The enforceability of this express whistleblower protection against "adverse employment action such as termination" would, perhaps,2 be open to question absent the CEO's authorization. It is, for example, in some tension with the "at will" term in the employee handbook. Given that the whistleblower policy bears the imprimatur of the CEO, however, it is a modification enforceable not only on its own terms, but the handbook's terms as well.

As a general matter, "contract modifications are governed by the same rules as other contracts and require the same prerequisites: offer, acceptance, and consideration." Metro Commc'ns Co. v. Ameritech Mobile Commc'cs, Inc., 984 F.2d 739, 744 (6th Cir. 1993) (applying Illinois law); Farrell v. Auto. Club of Mich., 466 N.W.2d 298, 301 (Mich. Ct. App. 1990).

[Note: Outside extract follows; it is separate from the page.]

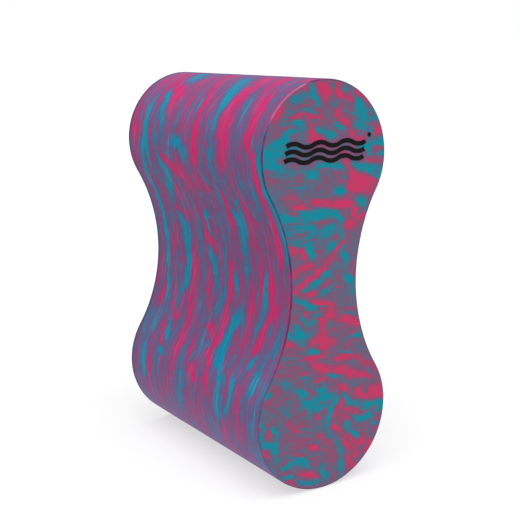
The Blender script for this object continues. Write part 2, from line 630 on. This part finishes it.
# Noises of the rim, given as for the faces. All are drawn out round it, across Y.
RIM_BAND_STRENGTH = 0.95
RIM_BAND_PUSHES = (((9.0, 26.0, 9.0), (5.0, 14.0, 0)), ((3.0, 8.0, 3.0), (3.0, 5.0, 0)))
RIM_PUSHES = (((30.0, 12.0, 30.0), (10.0, 6.0, 10.0)), ((16.0, 5.0, 16.0), (3.0, 1.5, 3.0)))
RIM_STREAKS, RIM_STREAK_SHARE = (30.0, 6.5, 30.0), 1.1
RIM_LINES, RIM_LINE_SHARE = (14.0, 1.6, 14.0), 0.5
RIM_BLOTS, RIM_BLOT_SHARE = (8.0, 2.8, 8.0), 0.9
RIM_GRAIN, RIM_GRAIN_SHARE = (2.2, 1.1, 2.2), 0.6
RIM_FINE = (20.0, 0.8, 20.0)
JOIN_FADE = 0.5, 9.0               # distances from a join where bands begin, and are full


def rim_foam():
    """Streaky, as the marbling looks when it is cut along."""
    n = new_material("marbled_rim")
    where = n.place()
    on_rim = n.attribute("pattern", "Vector")
    field = banded(n, n.wander(on_rim, RIM_BAND_PUSHES), RIM_BAND_STRENGTH,
                   RIM_PINK, RIM_FAINT_PINK, RIM_TEAL, RIM_FAINT_TEAL)
    field = n.math("MULTIPLY", field, clear_of_joins(n, on_rim))
    drawn = n.wander(where, RIM_PUSHES)
    lines = n.noise(drawn, RIM_LINES)
    field = add_noise(n, field, n.noise(drawn, RIM_STREAKS), RIM_STREAK_SHARE)
    field = add_noise(n, field, lines, RIM_LINE_SHARE)
    field = add_noise(n, field, n.noise(drawn, RIM_BLOTS), RIM_BLOT_SHARE)
    field = add_noise(n, field, n.noise(where, RIM_GRAIN, roughness=0.6), RIM_GRAIN_SHARE)
    colour = hazed(n, coloured(n, field, RIM_COLOURS), n.noise(drawn, RIM_FINE), where)
    return foam_surface(n, worn_edge(n, colour, where), where, lines)


def clear_of_joins(n, on_rim):
    """0 along the crown and the sole, where the marks of the two halves of the rim meet."""
    down = n.parts(on_rim)[1]
    begin, full = JOIN_FADE
    crown = n.spread(down, begin, full)
    return n.math("MULTIPLY", crown, n.spread(down, HALF_RUN - begin, HALF_RUN - full))


# Each of these is where a change begins and ends, and the amount before it and after it.
# Heights and depths are in millimetres.
TOP_Z, REAR_Y = HIGH.z / MM, HIGH.y / MM
HAZE = linear(158, 130, 180)
HAZE_PATCHES = (40.0, 17.0, 40.0)
LINE_HAZE, PATCH_HAZE = (0.5, 0.75, 0.0, 0.34), (0.38, 0.62, 0.25, 1.0)
CROWN_HAZE = (TOP_Z - 7, TOP_Z + 1, 0.0, 0.1)
LOWER_HAZE = (55.0, 8.0, 0.0, 0.36)


def hazed(n, colour, fine, where):
    """Thin paler lilac lines that the cutting wire drew round the rim, and rubbed ends."""
    height = n.parts(where)[2]
    thin = n.math("MULTIPLY", n.spread(fine, *LINE_HAZE),
                  n.spread(n.noise(where, HAZE_PATCHES), *PATCH_HAZE))
    ends = n.math("ADD", n.spread(height, *CROWN_HAZE), n.spread(height, *LOWER_HAZE))
    return n.blend(n.math("ADD", ends, thin), colour, (*HAZE, 1))


WORN_DARK, WORN_PALE = linear(46, 28, 58), linear(184, 122, 160)
WORN_PATCHES = 9.0
PATCH_WEAR, HEIGHT_WEAR = (0.35, 0.6, 0.35, 0.65), (60.0, 95.0, 0.5, 1.0)
REAR_WEAR = (REAR_Y - 5, REAR_Y - 0.3, 0.0, 0.6)
SOLE_WEAR = (6.2, 3.0, 0.0, 0.75)
SHOULDER_X, SHOULDER_Y, SHOULDER_Z = (-9.0, -16.0), (0.0, -60.0), (TOP_Z - 25, TOP_Z - 17)


def worn_edge(n, colour, where):
    """The rounded rims, the rearmost strip and the sole are darker, and the rim is rubbed
    paler on the left shoulder of the upper lobe."""
    x, y, z = n.parts(where)
    upper_left = n.math("MULTIPLY", n.spread(z, *SHOULDER_Z), n.spread(x, *SHOULDER_X))
    shoulder = n.math("MULTIPLY", upper_left, n.spread(y, *SHOULDER_Y))
    tone = n.ramp(shoulder, [(0.0, WORN_DARK), (1.0, WORN_PALE)])
    patchy = n.noise(where, WORN_PATCHES, detail=2.0, roughness=0.6)
    strength = n.math("MULTIPLY", n.spread(patchy, *PATCH_WEAR), n.spread(z, *HEIGHT_WEAR))
    rounded = n.math("MULTIPLY", n.spread(n.attribute("edge", "Fac"), 0.3, 0.9), strength)
    ends = n.math("MAXIMUM", n.spread(y, *REAR_WEAR), n.spread(z, *SOLE_WEAR))
    return n.blend(n.math("MAXIMUM", rounded, ends), colour, tone)


# ---------------------------------------------------------------- ink
INK_DARK, INK_PALE = linear(9, 7, 9), linear(19, 15, 18)
INK_MOTTLE, INK_GRAIN = 1.3, 0.4                     # millimetres
INK_GRAIN_DEPTH, INK_GRAIN_STRENGTH = 0.04 * MM, 0.4
INK_ROUGHNESS = 0.5, 0.65


def ink():
    n = new_material("printed_ink")
    where = n.place()
    mottle = n.noise(where, INK_MOTTLE, detail=2.0, roughness=0.6)
    colour = n.ramp(mottle, [(0.3, INK_DARK), (0.7, INK_PALE)])
    normal = n.bump(n.noise(where, INK_GRAIN), INK_GRAIN_DEPTH, INK_GRAIN_STRENGTH)
    return n.shader(Base_Color=colour, Roughness=n.spread(mottle, 0.3, 0.7, *INK_ROUGHNESS),
                    Normal=normal, Specular_IOR_Level=0.12)


# ---------------------------------------------------------------- pieces
def make_piece(name, mesh, *materials):
    piece = bpy.data.objects.new(name, mesh)
    bpy.context.scene.collection.objects.link(piece)
    for material in materials:
        mesh.materials.append(material)
    for polygon in mesh.polygons:
        polygon.use_smooth = True
    return piece


foam_geometry = foam_mesh()
soften(foam_geometry)
foam = make_piece("marbled_foam", foam_geometry, rim_foam(), face_foam())
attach(foam, "root")
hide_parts("foam_float")

print_ink = ink()
for name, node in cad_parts.items():
    if name.startswith("print_"):
        node.data.materials.clear()
        node.data.materials.append(print_ink)

# ---------------------------------------------------------------- studio
FLOOR_REACH = 40.0
FLOOR_DARK, FLOOR_PALE = (0.33,) * 3, (0.35,) * 3
FLOOR_MOTTLE = 1000 / 6            # millimetres
FLOOR_GLOW = 0.63                  # like a light table, so that shadows stay faint
SUN_STRENGTH, SUN_SPREAD = 3.75, 72                  # W/m2, degrees across
SUN_DIRECTION = (-0.2, -0.28, 0.93)
ROOM_GLOW = 0.05
SIDE_GLOW, SIDE_DIRECTION = 0.17, (0.8, -0.6, 0)     # from the front right
BACK_GLOW, BACK_DIRECTION = 0.22, (0.3, 1.0, 0)      # from behind, for the rear face


def floor_material():
    n = new_material("studio_floor")
    tone = n.noise(n.place(), FLOOR_MOTTLE, detail=2.0)
    colour = n.ramp(tone, [(0.3, FLOOR_DARK), (0.7, FLOOR_PALE)])
    return n.shader(Base_Color=colour, Roughness=0.9, Specular_IOR_Level=0.1,
                    Emission_Color=(1, 1, 1, 1), Emission_Strength=FLOOR_GLOW)


def make_floor():
    corners = [(-FLOOR_REACH, -FLOOR_REACH, 0), (FLOOR_REACH, -FLOOR_REACH, 0),
               (FLOOR_REACH, FLOOR_REACH, 0), (-FLOOR_REACH, FLOOR_REACH, 0)]
    mesh = bpy.data.meshes.new("studio_floor")
    mesh.from_pydata(corners, [], [(0, 1, 2, 3)])
    floor = bpy.data.objects.new("studio_floor", mesh)
    bpy.context.scene.collection.objects.link(floor)
    mesh.materials.append(floor_material())


def make_sun():
    """A very large soft source overhead."""
    lamp = bpy.data.lights.new("overhead", "SUN")
    lamp.energy = SUN_STRENGTH
    lamp.angle = math.radians(SUN_SPREAD)
    light = bpy.data.objects.new("overhead", lamp)
    light.rotation_mode = "QUATERNION"
    light.rotation_quaternion = Vector(SUN_DIRECTION).to_track_quat("Z", "Y")
    bpy.context.scene.collection.objects.link(light)


def glow_from(n, direction, towards):
    """The cosine of the angle between two directions, or 0 past a right angle."""
    return n.math("MAXIMUM", n.vector("DOT_PRODUCT", direction, towards), 0.0)


def background(n, strength):
    node = n.add("ShaderNodeBackground")
    n.put(node.inputs["Color"], (1, 1, 1, 1))
    n.put(node.inputs["Strength"], strength)
    return node.outputs[0]


def make_world():
    """A softly lit room, seen by the camera as a plain white wall."""
    world = bpy.data.worlds.new("studio")
    bpy.context.scene.world = world
    n = Nodes(world)
    direction = n.add("ShaderNodeTexCoord").outputs["Generated"]
    side = glow_from(n, direction, SIDE_DIRECTION)
    behind = glow_from(n, direction, BACK_DIRECTION)
    glow = n.math("MULTIPLY_ADD", behind, BACK_GLOW, ROOM_GLOW)
    room = background(n, n.math("MULTIPLY_ADD", side, SIDE_GLOW, glow))
    seen = n.add("ShaderNodeMixShader")
    n.put(seen.inputs[0], n.add("ShaderNodeLightPath").outputs["Is Camera Ray"])
    n.put(seen.inputs[1], room)
    n.put(seen.inputs[2], background(n, 1.0))
    n.put(n.add("ShaderNodeOutputWorld").inputs[0], seen.outputs[0])


# ---------------------------------------------------------------- camera
AZIMUTH, ELEVATION, ROLL = -33.2, 12.06, -0.305      # degrees, fitted to the photo's outline
DISTANCE = 630.4 * MM
LENS, SENSOR = 71.43, 36.0                           # millimetres
AIM = Vector((7.93 * MM, 0, MIDDLE_Z + 3.25 * MM))


def make_camera():
    azimuth, elevation = math.radians(AZIMUTH), math.radians(ELEVATION)
    back = Vector((math.sin(azimuth) * math.cos(elevation),
                   -math.cos(azimuth) * math.cos(elevation), math.sin(elevation)))
    turn = (-back).to_track_quat("-Z", "Y").to_matrix()
    roll = Matrix.Rotation(math.radians(ROLL), 3, "Z")
    camera = bpy.data.objects.new("camera", bpy.data.cameras.new("camera"))
    camera.data.sensor_width = SENSOR
    camera.data.lens = LENS
    camera.location = AIM + back * DISTANCE
    camera.rotation_mode = "QUATERNION"
    camera.rotation_quaternion = (turn @ roll).to_quaternion()
    bpy.context.scene.collection.objects.link(camera)
    bpy.context.scene.camera = camera


make_floor()
make_world()
make_sun()
make_camera()
bpy.context.scene.view_settings.view_transform = "Standard"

Here, Defendant offered the modification when it promulgated the whistleblower policy. Plaintiff accepted, signing an acknowledgement. Both parties offer consideration in the form of their exchange of promises. Defendant promised "protection from retaliation" — "The Company will not retaliate against a whistleblower." Def.'s Resp. Ex. A, at 1. Plaintiff promised to report illegal activities. Id. Thus, it is enforceable as a modification of the parties' prior agreement (as memorialized in the handbook). And this modification, bearing the CEO's authorization, is expressly permitted by the prior agreement.

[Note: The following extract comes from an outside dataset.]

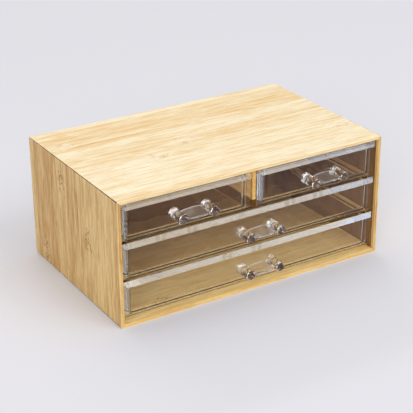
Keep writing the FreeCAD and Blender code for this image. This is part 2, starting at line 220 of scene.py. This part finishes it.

To elaborate, "at will" refers to a particular term of the employment agreement — specifically, its indefinite duration — "either party may terminate the employment contract at any time for any or no reason." Morrison v. B. Braun Med. Inc., 663 F.3d 251, 256 (6th Cir. 2011) (applying Michigan law) (citing Suchodolski v. Mich. Consol. Gas Co., 316 N.W.2d 710, 711 (Mich. 1982)); Toussaint v Blue Cross Blue Shield of Mich., 292 N.W.2d 880, 890 (Mich. 1980) ("Employers are most assuredly free to enter into employment contracts terminable at will."). The whistleblower policy modifies — limits — this term, providing that Defendant may not terminate an employee in retaliation for reporting "illegal" or "fraudulent activity." Def.'s Resp. Ex. A, at 1. Restated, Defendant may terminate an employee for any reason, except as retaliation for reporting illegal or fraudulent activity. Defendant has not established futility.

II

Accordingly, it is ORDERED that Plaintiffs' motion to amend (ECF Nos. 14, 15) is GRANTED.

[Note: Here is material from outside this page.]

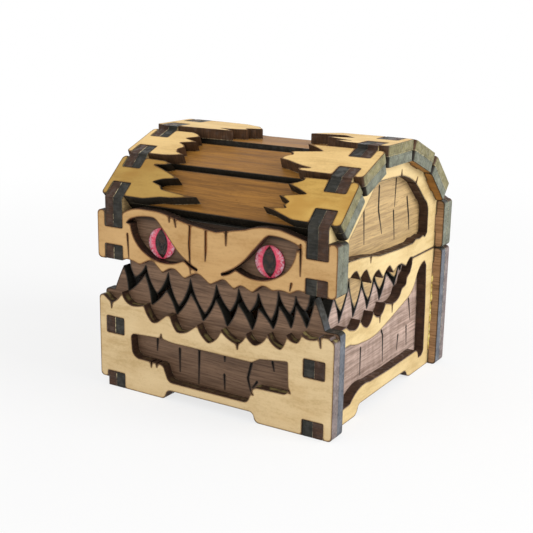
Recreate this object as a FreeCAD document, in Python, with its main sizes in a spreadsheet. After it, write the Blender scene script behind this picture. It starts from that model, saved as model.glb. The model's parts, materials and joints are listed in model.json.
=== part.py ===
import FreeCAD, Part
import math
import os
import Sketcher
from FreeCAD import Placement, Rotation, Vector

# A small dice chest with a toothed mouth.  Every wall is two sheets of plywood,
# a dark walnut panel inside and a pale maple overlay outside.  The side walls
# carry tabs that pass through slots in the front, back and roof sheets.
# +X is the right-hand side seen from the front, -Y the front, +Z up, and the
# origin is the bottom centre of the bounding box.

SIZES = [
    # the box
    ("ply_thickness", 3.2),        # one sheet; a wall is two
    ("box_width", 82.4),           # over the ears
    ("box_depth", 81.2),           # front overlay to back overlay
    ("ear_length", 3.0),           # front and back sheets stand out past the sides
    ("ear_round", 1.3),
    ("mouth_height", 40.4),        # top of the base
    ("parting_gap", 0.15),         # base rim to lid rim
    ("foot_height", 3.0),          # arch under the bottom edges
    ("ear_lift", 2.7),             # left-hand ears of the base stop short of the table
    # the lid's vault
    ("lid_wall_height", 20.7),     # mouth to the eaves
    ("roof_rise", 18.2),           # eaves to the flat crown
    ("crown_width", 19.9),
    ("crown_forward", 1.35),       # in front of the middle of the eaves
    ("front_shoulder_run", 15.6),
    ("front_shoulder_drop", 7.1),
    ("back_shoulder_run", 17.4),
    ("back_shoulder_drop", 6.7),
    ("crown_step", 1.05),          # the plank in front ends this far below the crown
    ("knee_step", 0.5),            # and the front plank this far below that one
    ("front_eave_setback", 0.8),
    ("back_eave_setback", 3.2),
    ("eave_gap", 0.3),             # lid's sheets to the ends of the lowest planks
    ("seam", 0.15),                # play in a joint between roof planks
    # tabs and slots
    ("tab_recess", 0.1),           # tab ends lie this far below the faces
    ("slot_clearance", 0.1),       # each side of a tab
    ("roof_web", 6.0),             # solid strip between the two slots of a plank
    ("roof_left_inset", 0.9),      # left-hand ends of the roof stop short of the ears' line
    ("foot_slot_height", 4.8),
    ("mid_slot_bottom", 17.6),
    ("mid_slot_height", 5.2),
    ("rim_slot_depth", 4.9),       # down from the mouth, in the back of the base
    ("lid_slot_height", 5.4),      # up from the mouth
    ("lid_web", 5.6),
    # floor
    ("floor_height", 3.6),
    ("floor_tab_width", 9.0),
    ("floor_tab_inset", 8.8),      # side wall to the middle of a tab
    # eyes
    ("eye_diameter", 9.2),
    ("eye_place", 0.588),          # of the way from the middle to the side wall
    ("eye_height", 7.6),           # above the mouth
    ("iris_thickness", 0.3),
    ("glass_height", 2.8),
    ("glass_rim", 0.7),
    # engraved cracks
    ("crack_width", 0.55),
    ("crack_depth", 0.5),
    # hinges
    ("pin_offset", 1.8),           # pin axis behind the back face
    ("pin_radius", 0.6),
    ("pin_clearance", 0.05),
    ("knuckle_radius", 1.5),
    ("lid_knuckle_width", 5.8),
    ("knuckle_gap", 0.15),
    ("leaf_thickness", 0.8),
    ("leaf_width", 18.0),
    ("leaf_height", 8.0),
    ("leaf_relief", 0.3),          # a leaf's edge to the other leaf's knuckle
    ("hinge_inset", 11.8),         # side wall to the middle of a hinge
    ("screw_radius", 0.7),
    ("screw_clearance", 0.1),      # screw to leaf
    ("screw_length", 5.0),         # in the wood
    ("screw_head_radius", 1.3),
    ("screw_head_height", 0.6),
    ("screw_spacing", 11.0),
    ("screw_height", 5.2),         # above or below the pin
]

doc = FreeCAD.newDocument("DiceChest")
sheet = doc.addObject("Spreadsheet::Sheet", "Sizes")
for row, (alias, value) in enumerate(SIZES, start=1):
    sheet.set("A%d" % row, str(value))
    sheet.setAlias("A%d" % row, alias)
doc.recompute()


def size(alias):
    """Read one driving size from the sheet."""
    return float(sheet.get(alias))


# ------------------------------------------------------------ sizes worked out

PLY = size("ply_thickness")
HALF_WIDTH = size("box_width") / 2
SLOT_OUT = HALF_WIDTH - size("ear_length")        # outer face of a side wall
SLOT_IN = SLOT_OUT - 2 * PLY                      # inner face of a side wall
SLOT_MIDDLE = (SLOT_OUT + SLOT_IN) / 2
HALF_DEPTH = size("box_depth") / 2
INNER_DEPTH = HALF_DEPTH - 2 * PLY                # inner face of front and back walls
CLEAR = size("slot_clearance")
RECESS = size("tab_recess")
TAB_REACH = HALF_DEPTH - RECESS
FOOT = size("foot_height")
MOUTH = size("mouth_height")
LID_RIM = MOUTH + size("parting_gap")
EAVES = MOUTH + size("lid_wall_height")
CROWN = EAVES + size("roof_rise")
FOOT_TAB_TOP = size("foot_slot_height") - CLEAR
MID_TAB_BOTTOM = size("mid_slot_bottom") + CLEAR
MID_TAB_TOP = size("mid_slot_bottom") + size("mid_slot_height") - CLEAR
RIM_TAB_BOTTOM = MOUTH - size("rim_slot_depth") + CLEAR
LID_TAB_TOP = MOUTH + size("lid_slot_height") - CLEAR
UPPER_TAB_BOTTOM = MOUTH + size("lid_slot_height") + size("lid_web") + CLEAR

# The carved outlines below are drawn for these sizes, and stretch with the chest.
DRAWN_SLOT_IN = 31.8
DRAWN_INNER_DEPTH = 34.2
DRAWN_MOUTH = 40.4
DRAWN_LID = 38.9
DRAWN_EYE = 9.2
DRAWN_FOOT = 3.0

# Places that several pieces share, as expressions on the sheet.
CENTRE_Y = "-(Sizes.pin_offset + Sizes.knuckle_radius) / 2"
FRONT_Y = CENTRE_Y + " - Sizes.box_depth / 2"
BACK_Y = CENTRE_Y + " + Sizes.box_depth / 2"
PIN_Y = BACK_Y + " + Sizes.pin_offset"
PIN_Z = "Sizes.mouth_height + Sizes.parting_gap / 2"
SIDE_X = "Sizes.box_width / 2 - Sizes.ear_length"
WALL_X = "(" + SIDE_X + " - 2 * Sizes.ply_thickness)"
SLOT_LEFT = WALL_X + " - Sizes.slot_clearance"
SLOT_WIDTH = "2 * Sizes.ply_thickness + 2 * Sizes.slot_clearance"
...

It is further ORDERED that the hearing scheduled for Thursday, March 29, 2012, at 2:00 p.m. is cancelled because the parties' papers provide the necessary factual and legal information to decide the motion. See E.D. Mich. L.R. 7.1(f)(2).

FootNotes


1. In passing, Defendant also raises an undue delay argument. As Defendant has not demonstrated undue prejudice, however, delay is not a sufficient reason to deny leave to amend. Moore v. City of Paducah, 790 F.2d 557, 560-62 (6th Cir. 1986) (per curiam).
2. As Judge (later Justice) Cardozo once wrote, "Those who make a contract may unmake it. The clause which forbids a change may be changed like any other." Beatty v. Guggenheim Exploration Co., 122 N.E. 378, 388 (N.Y. 1919). In accord, the reporter of the Restatement (Second) of Contracts observes: "Can the parties, by inserting a no-oral-modification clause effectively permit only written modifications? The traditional common law answer was that they could not. Courts reasoned that any prior agreement, including the no-oral-modification clause itself, can be modified by a later agreement." E. Allan Farnsworth, Contracts § 7.6 (4th ed. 2004) (footnote omitted).